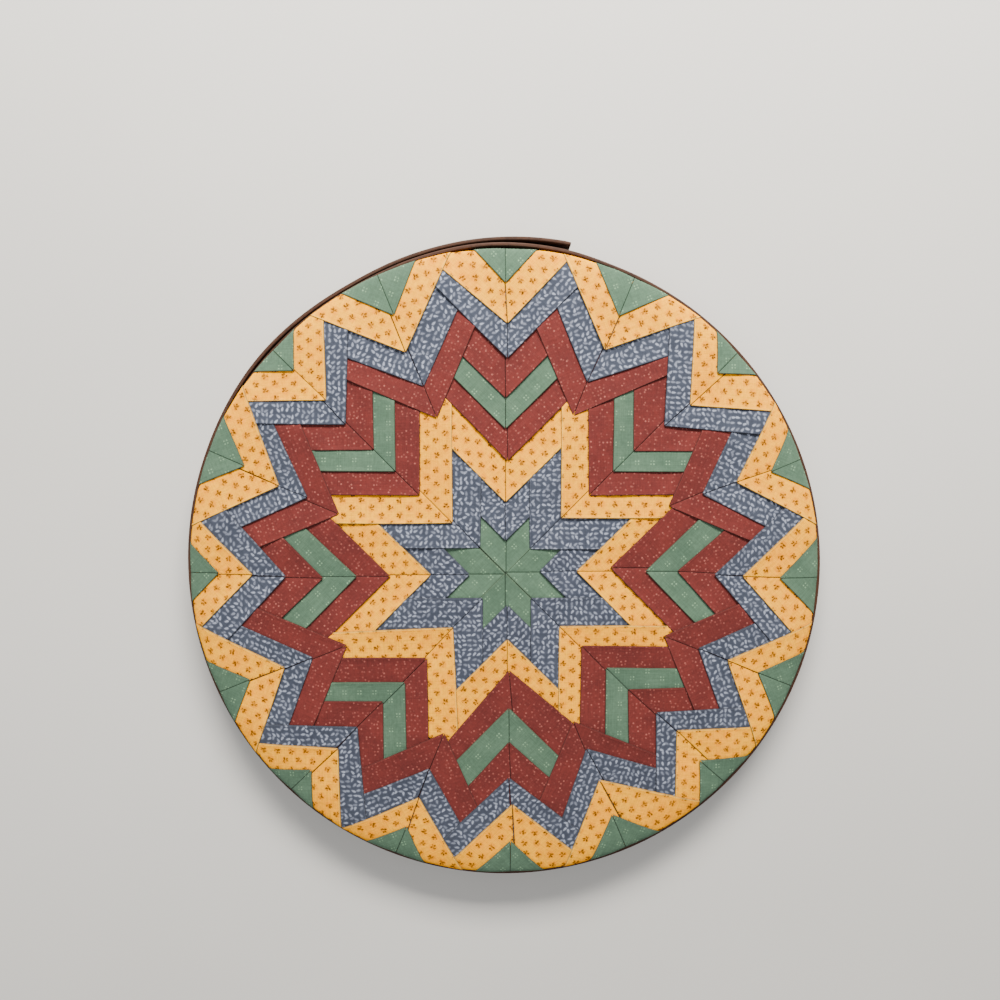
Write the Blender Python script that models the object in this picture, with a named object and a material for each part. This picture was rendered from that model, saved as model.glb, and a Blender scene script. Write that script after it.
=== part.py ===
"""Round folded star patchwork panel, stretched in a lapped bentwood hoop.

The panel lies on its back: +Z is the patchwork face, +Y the top of the star and +X its right side.
A plain inner hoop carries a foundation cloth, whose margin turns down round it and is gripped by
an outer band of thin bentwood with a long open lap. Nine rounds of folded patches lie on the
cloth, each with its folded edge towards the middle and raised a little over the round before it.
"""
import math
from collections import namedtuple

import bmesh
import bpy
from mathutils import Vector
from mathutils.geometry import delaunay_2d_cdt, intersect_line_line_2d

MM = 0.001
SEGMENTS = 96
GAP = 0.3 * MM

# Wood
BAND_DEPTH = 16.0 * MM
BAND_PLY = 2.0 * MM
BAND_TIP_PLY = 0.7 * MM
BAND_STEP_DEG = 3.0
HOOP_INNER_RADIUS = 170.5 * MM
HOOP_RADIUS = 175.0 * MM
HOOP_TOP = 14.4 * MM

# Cloth
FOUNDATION_THICKNESS = 1.0 * MM
FOUNDATION_TOP = HOOP_TOP + GAP + FOUNDATION_THICKNESS
MARGIN_BOTTOM = 0.8 * MM
MARGIN_STEP = 12.3 * MM
RIM_RADIUS = 177.6 * MM
FACE = 19.0 * MM
RELIEF = 0.7 * MM
FOLD_PITCH = 14.2 * MM

# The face rolls down to the rim as a quarter ellipse, in rings at these shares of its width
ROLL_WIDTH = 13.0 * MM
ROLL_DROP = 4.5 * MM
ROLL_SHARES = (0.0, 0.34, 0.55, 0.8, 0.923, 1.0)
ROLL_START = RIM_RADIUS - ROLL_WIDTH
ROLL_RINGS = [ROLL_START + ROLL_WIDTH * share for share in ROLL_SHARES]

# Rounded shoulders of the turned pieces, from the outer face in to the flat top
Shoulder = namedtuple("Shoulder", "inset_mm drop_mm")
HOOP_SHOULDER = (Shoulder(0.0, 2.2), Shoulder(1.0, 0.7), Shoulder(3.4, 0.0))
CLOTH_SHOULDER = (Shoulder(0.0, 3.0), Shoulder(1.5, 0.8), Shoulder(4.7, 0.0))
CLOTH_UNDERSIDE = (Shoulder(0.0, 2.3), Shoulder(1.1, 0.7), Shoulder(3.7, 0.0))

# Angles: sixteen steps round the star, step 0 pointing right
STEPS = 16
STEP_ANGLE = math.tau / STEPS
FOLD_ANGLE = math.radians(45.0)
BEYOND_RIM = 240.0 * MM

# Moving a folded corner this far along its axis moves its folded edges by half the gap
INSET = GAP / 2 / math.sin(FOLD_ANGLE)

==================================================

What is asked: Print only the lines from the top of the data above down to the line holding "lapped bentwood hoop.", inclusive.

Finished answer:
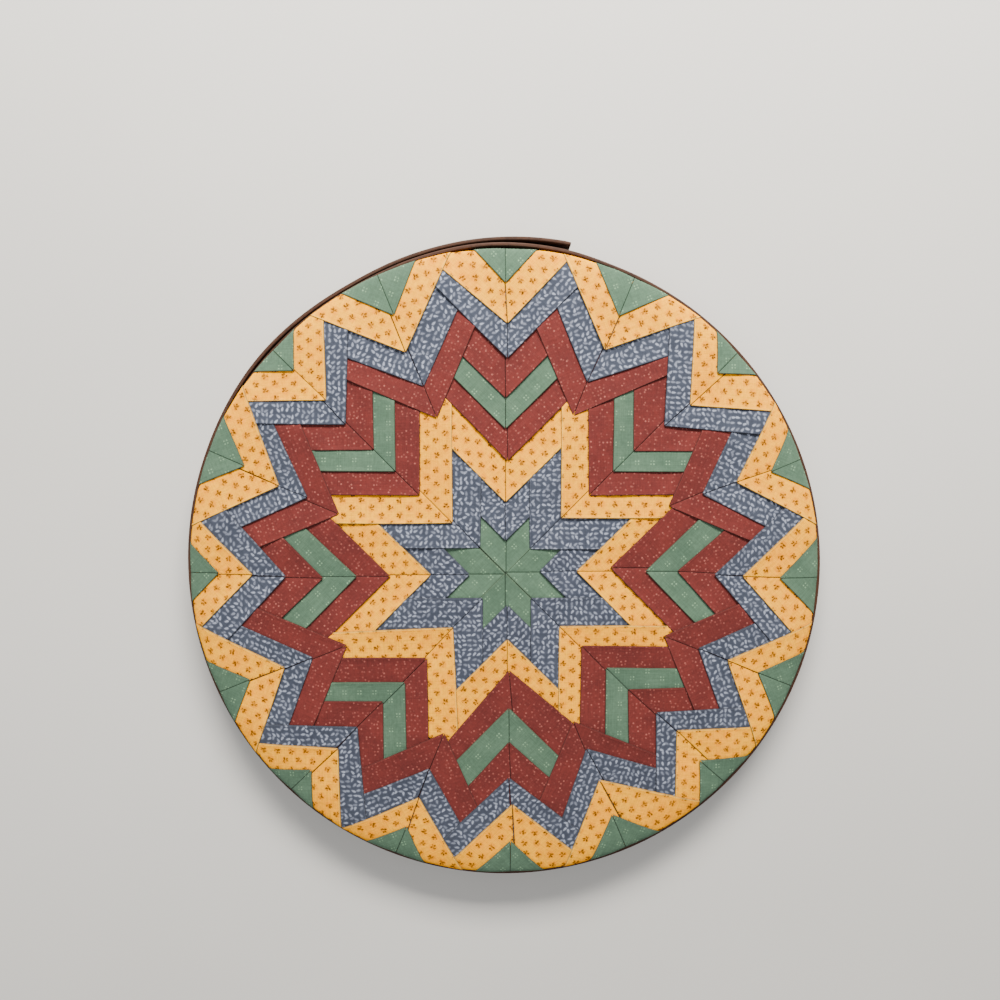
Write the Blender Python script that models the object in this picture, with a named object and a material for each part. This picture was rendered from that model, saved as model.glb, and a Blender scene script. Write that script after it.
=== part.py ===
"""Round folded star patchwork panel, stretched in a lapped bentwood hoop.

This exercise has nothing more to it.